We express ROI in two ways. First, the benefits divided by cost is called the benefit-cost ratio. For example, if we had a project that cost $500,000 and the benefits are $750,000 then the benefit-cost ratio is $1.5. This means that for every dollar that we invest, we receive $1.5 in benefits. However, the financial community does not use benefit-cost ratio, so we have to convert it to ROI. We take the benefits minus the cost (that's the net or the earnings on this project). Now we divide that by the cost -- multiply it by 100 to get the percentage. That becomes the ROI, expressed as a percent. In the previous example, benefits of $750,000 with cost of $500,000 yields a benefit using ROI of 50%.

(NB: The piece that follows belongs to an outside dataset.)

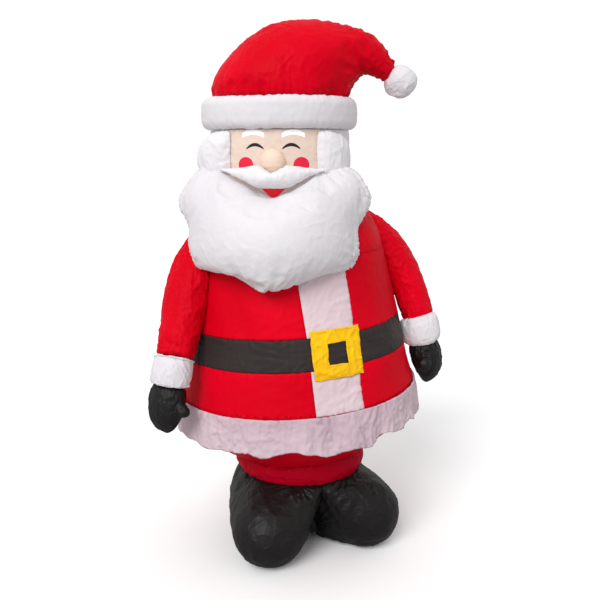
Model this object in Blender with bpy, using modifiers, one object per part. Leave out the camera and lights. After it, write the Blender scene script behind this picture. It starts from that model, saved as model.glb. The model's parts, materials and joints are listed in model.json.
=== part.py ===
"""Inflatable garden Santa, about 1.2 m tall, modelled as its sewn, air-filled chambers.

Units are metres, +Z is up and the coat's front faces -Y. The origin is on the floor under the middle of the figure's box.
Each chamber or cloth panel with an edge of its own is one closed solid, and neighbours keep a seam gap.
The boots and trousers stand upright, the coat and arms lean together, and the head is turned on top.
"""

import math

import bmesh
import bpy
from mathutils import Euler, Matrix, Vector

# The trousers' axis, to the figure's left of and behind the middle of the figure's box
AXIS_X = 0.0194
AXIS_Y = 0.0025

# Gaps and fine thicknesses
SEAM_GAP = 0.0005
PANEL_DEPTH = 0.008

# Boots and trousers
BOOT_HEIGHT = 0.170
TOE_RADIUS = 0.083
TOE_OUTWARD = 0.121
TOE_FORWARD = 0.130
LEFT_TOE_HELD_BACK = 0.014
INSTEP_RADIUS = 0.062
INSTEP_FORWARD = 0.060
HEEL_RADIUS = 0.078
HEEL_BACKWARD = 0.075
SOLE_FLAT = 0.006
TROUSER_RADIUS = 0.151
TROUSER_HEIGHT = 0.055
TROUSER_TUCK = 0.030
TAB_WIDTH = 0.018
TAB_LENGTH = 0.028
TAB_THICKNESS = 0.003
TAB_CLEARANCE = 0.030

# Coat, belt and hem, with heights above the coat's bottom
COAT_HEIGHT = 0.580
BELLY_RADIUS = 0.275
LEAN_SIDEWAYS = math.radians(3.75)
LEAN_FORWARD = math.radians(0.6)
BELT_HEIGHT = 0.252
BELT_WIDTH = 0.065
PLACKET_WIDTH = 0.105
PLACKET_TOP = 0.81 * COAT_HEIGHT
BUCKLE_WIDTH = 0.107
BUCKLE_HEIGHT = 0.098
BUCKLE_WINDOW = 0.042
BUCKLE_SHIFT = 0.005
BUCKLE_CLOTH = 0.004
HEM_SEAM = 0.276 * COAT_HEIGHT
HEM_LENGTH = 0.074
HEM_CLOTH = 0.003
HEM_RUFFLE = 0.003
HEM_WAVES = 12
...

Many projects do yield positive ROI. Unfortunately, others do not. We will deal with some of the other issues around this process in subsequent columns. We just want to show you how simple, rational, and logical this is. The rules and standards of the methodology will give you a pretty credible ROI calculation. These will be covered later. But remember the basics. Follow the chain of impact to determine the program's value in monetary terms. Simple!